■ **Written problem**: Take every line from the material that has the word "this" in it.
= = = = =
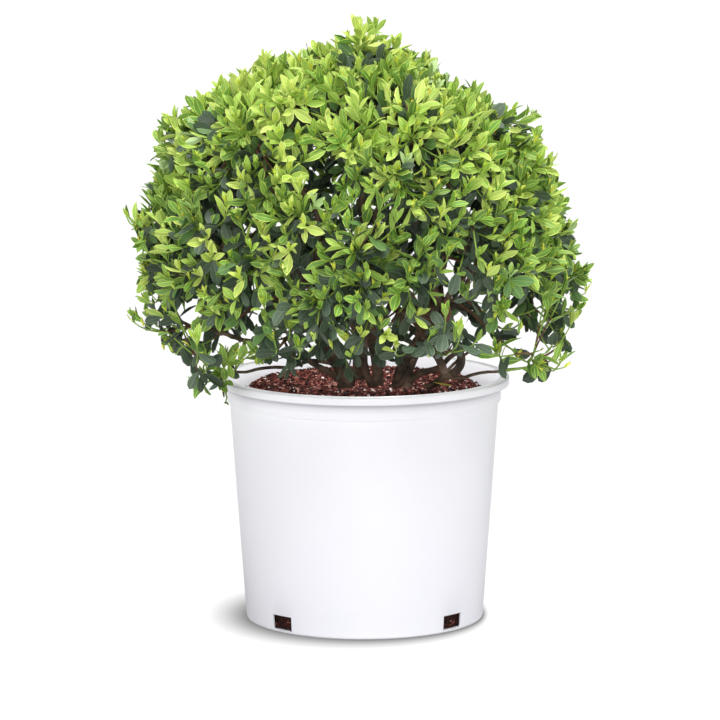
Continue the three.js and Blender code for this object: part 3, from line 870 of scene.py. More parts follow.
# %% Roll bark round a line
LIMB_SIDES = 18
LIMB_RING = 2.2  # spacing of the rings along it
FEWEST_RINGS = 6
LIMB_ASIDE = Vector((0.3, 1, 0.1)).normalized()  # no limb runs along it, so its sides are counted from it
RIDGES = 0.1
CRACKS = 0.4  # the fine cracks' depth as a share of the ridges'
KNOTS = 0.2
KNOTS_FROM = 0.2  # a limb swells where the noise along it is higher than this
WOBBLE = 7  # how crooked the limbs are
WOBBLE_SCALE = 0.03
WOBBLE_APART = 7  # between the noises for the three directions
WOBBLE_ENDS = 4  # a limb is straight at both ends, and this is how soon it becomes crooked
RIDGE_SCALES = (2.6, 0.035)  # of the relief's noises, round the limb and along it
CRACK_SCALES = (5, 0.16)
KNOT_SCALE = 0.045


def ring_of(line, share, seed):
    """The middle of a limb's ring and the way it faces. A limb is a little crooked between its ends."""
    walked = share * line.length * WOBBLE_SCALE
    wander = Vector([noise.noise(Vector((walked, seed, axis * WOBBLE_APART))) for axis in range(3)])
    amount = min(share * WOBBLE_ENDS, (1 - share) * WOBBLE_ENDS, 1)
    return line.at(share) + wander * WOBBLE * amount, line.heading(share)


def bark_noise(turn, walked, scales, seed):
    round_it, along_it = scales
    return noise.noise(
        Vector((math.cos(turn) * round_it, math.sin(turn) * round_it, walked * along_it + seed))
    )


def wrapped_limb(line, radius_at, seed):
    """A grid rolled round a line, with bark relief, closed at both ends."""
    rings_here = max(round(line.length / LIMB_RING), FEWEST_RINGS)
    bm = bmesh.new()
    bmesh.ops.create_grid(bm, x_segments=rings_here, y_segments=LIMB_SIDES, size=1)
    lines = [ring_of(line, i / rings_here, seed) for i in range(rings_here + 1)]
    for vert in bm.verts:
        share = (vert.co.x + 1) / 2
        turn = (vert.co.y + 1) * math.pi
        place, along = lines[round(share * rings_here)]
        side = along.cross(LIMB_ASIDE).normalized()
        out = side * math.cos(turn) + along.cross(side) * math.sin(turn)
        walked = share * line.length
        ridge = bark_noise(turn, walked, RIDGE_SCALES, seed)
        crack = bark_noise(turn, walked, CRACK_SCALES, seed)
        knot = max(noise.noise(Vector((seed, walked * KNOT_SCALE, 0))) - KNOTS_FROM, 0)
        swell = 1 + RIDGES * ridge + CRACKS * RIDGES * crack + KNOTS * knot
        vert.co = (place + out * radius_at(share) * swell) * MM
    bmesh.ops.remove_doubles(bm, verts=bm.verts, dist=MERGE * MM)
    ends = [edge for edge in bm.edges if edge.is_boundary]
    bmesh.ops.holes_fill(bm, edges=ends, sides=0)
    bmesh.ops.recalc_face_normals(bm, faces=bm.faces)
    return arrays_of(bm)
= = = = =
■ **The solution**:
Continue the three.js and Blender code for this object: part 3, from line 870 of scene.py. More parts follow.
KNOTS_FROM = 0.2  # a limb swells where the noise along it is higher than this
WOBBLE_ENDS = 4  # a limb is straight at both ends, and this is how soon it becomes crooked